• Source material:
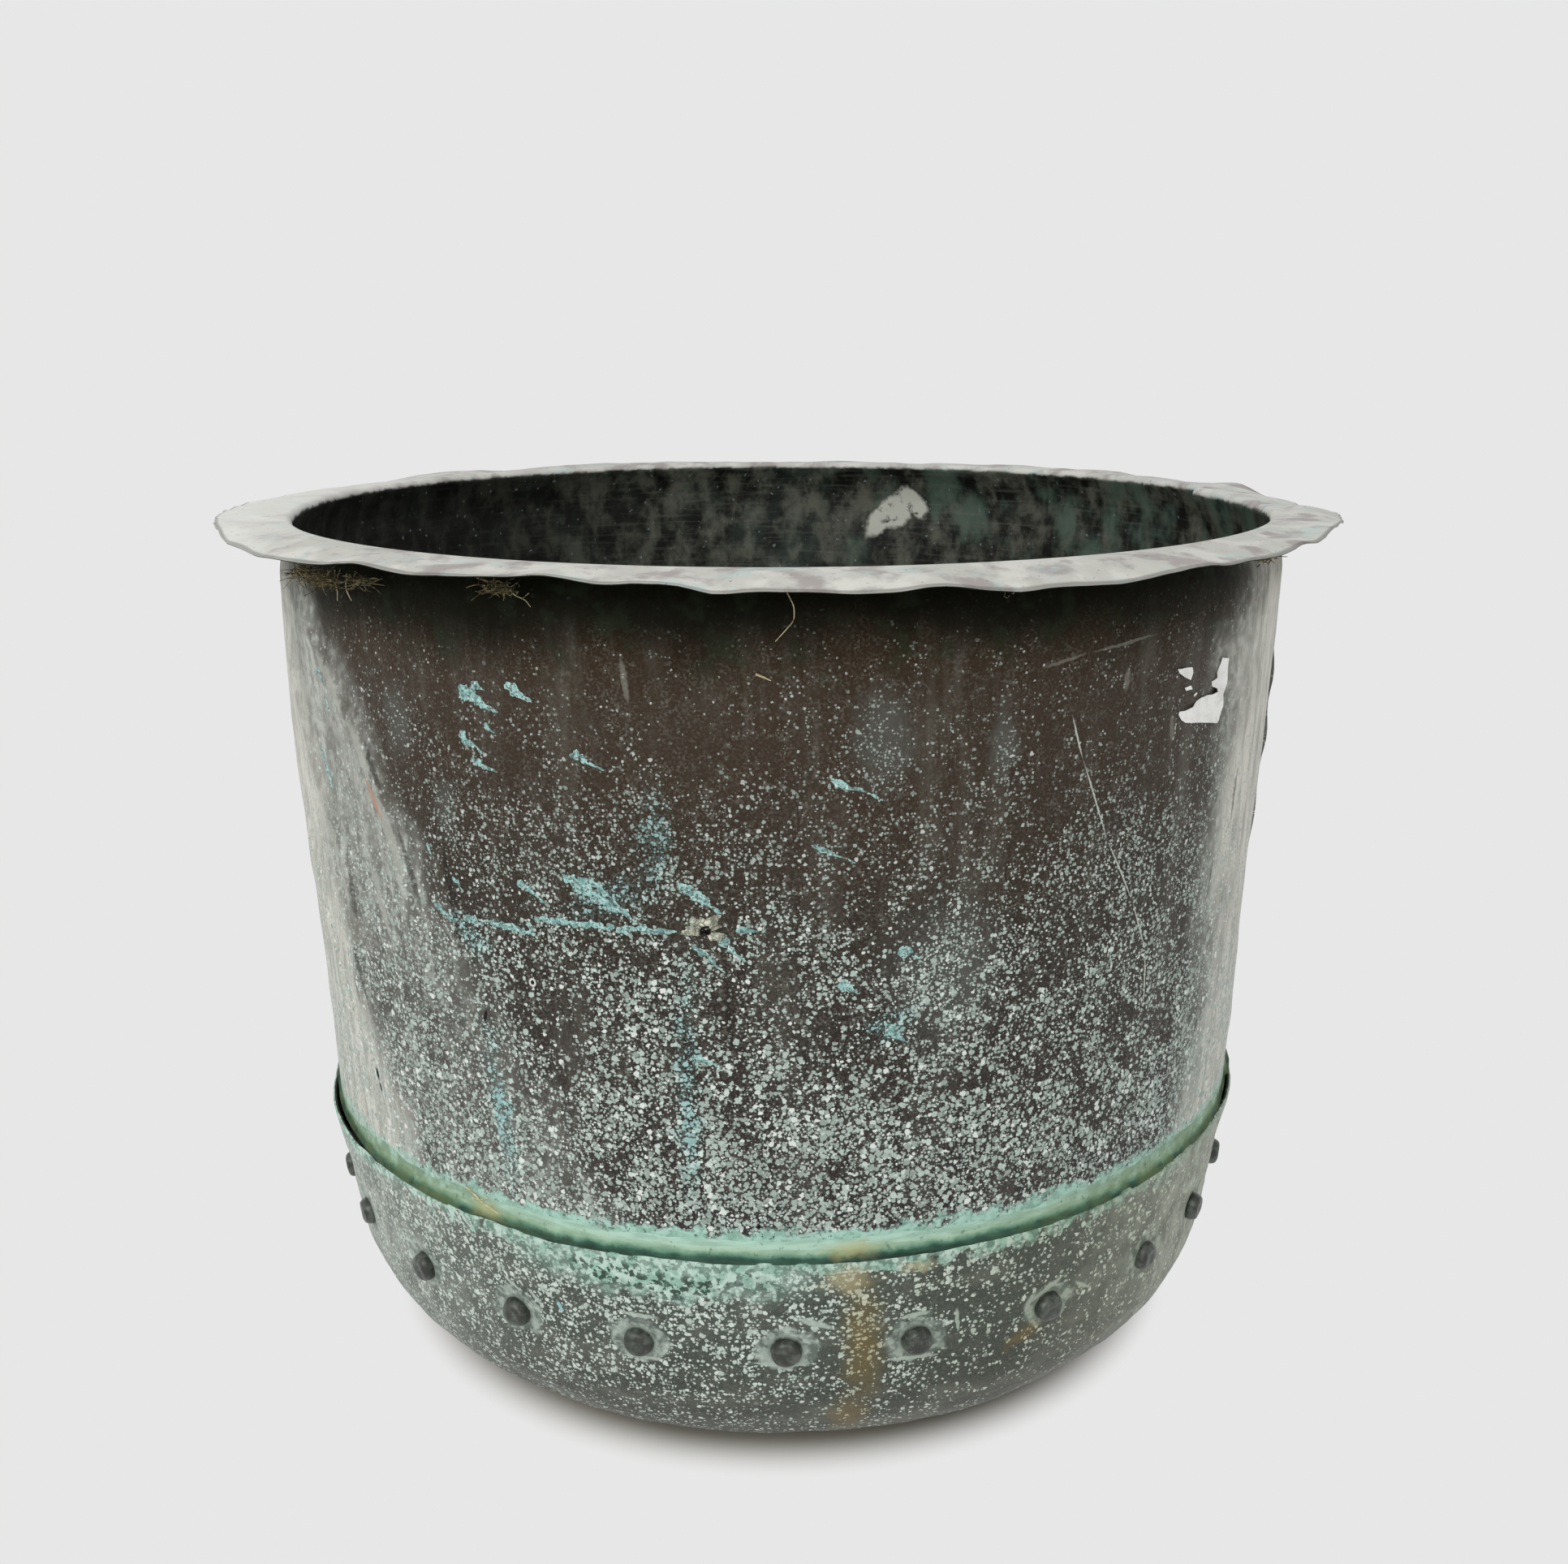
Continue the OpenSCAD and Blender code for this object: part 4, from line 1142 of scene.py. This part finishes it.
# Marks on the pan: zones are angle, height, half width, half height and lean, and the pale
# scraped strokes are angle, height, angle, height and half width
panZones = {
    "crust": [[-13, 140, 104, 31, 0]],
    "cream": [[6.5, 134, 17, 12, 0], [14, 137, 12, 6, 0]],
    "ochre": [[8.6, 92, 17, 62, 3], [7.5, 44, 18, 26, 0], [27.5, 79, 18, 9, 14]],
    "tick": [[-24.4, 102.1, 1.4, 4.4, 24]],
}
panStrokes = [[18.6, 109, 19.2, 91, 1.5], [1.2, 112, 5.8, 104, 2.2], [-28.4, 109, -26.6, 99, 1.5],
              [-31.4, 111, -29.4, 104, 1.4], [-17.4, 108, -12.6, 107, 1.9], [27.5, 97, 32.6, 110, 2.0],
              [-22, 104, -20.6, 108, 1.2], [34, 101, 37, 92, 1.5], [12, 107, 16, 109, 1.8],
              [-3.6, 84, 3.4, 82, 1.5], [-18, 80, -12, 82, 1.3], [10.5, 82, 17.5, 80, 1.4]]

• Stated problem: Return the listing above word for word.

• Answer below:
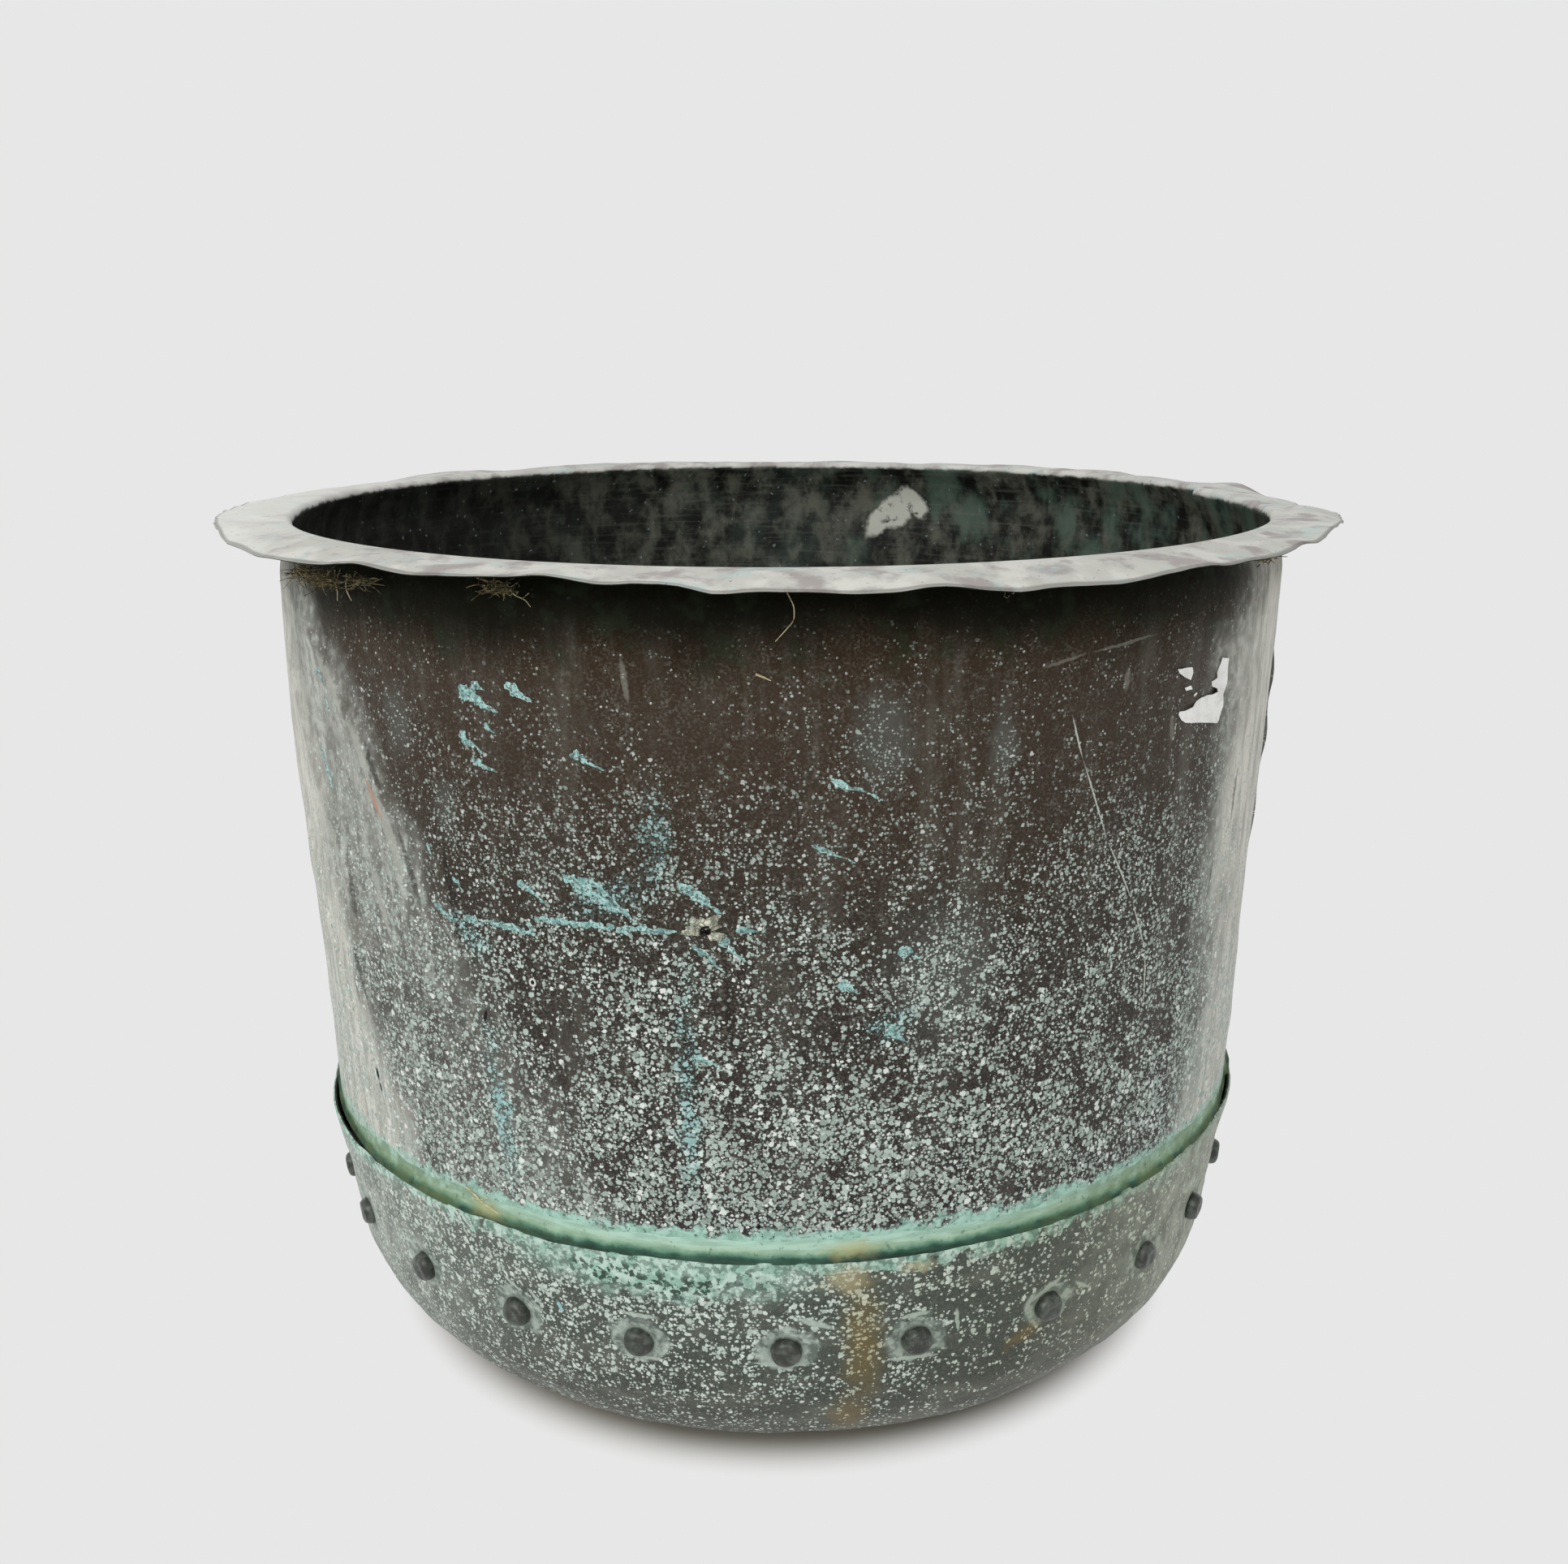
Continue the OpenSCAD and Blender code for this object: part 4, from line 1142 of scene.py. This part finishes it.
# Marks on the pan: zones are angle, height, half width, half height and lean, and the pale
# scraped strokes are angle, height, angle, height and half width
panZones = {
    "crust": [[-13, 140, 104, 31, 0]],
    "cream": [[6.5, 134, 17, 12, 0], [14, 137, 12, 6, 0]],
    "ochre": [[8.6, 92, 17, 62, 3], [7.5, 44, 18, 26, 0], [27.5, 79, 18, 9, 14]],
    "tick": [[-24.4, 102.1, 1.4, 4.4, 24]],
}
panStrokes = [[18.6, 109, 19.2, 91, 1.5], [1.2, 112, 5.8, 104, 2.2], [-28.4, 109, -26.6, 99, 1.5],
              [-31.4, 111, -29.4, 104, 1.4], [-17.4, 108, -12.6, 107, 1.9], [27.5, 97, 32.6, 110, 2.0],
              [-22, 104, -20.6, 108, 1.2], [34, 101, 37, 92, 1.5], [12, 107, 16, 109, 1.8],
              [-3.6, 84, 3.4, 82, 1.5], [-18, 80, -12, 82, 1.3], [10.5, 82, 17.5, 80, 1.4]]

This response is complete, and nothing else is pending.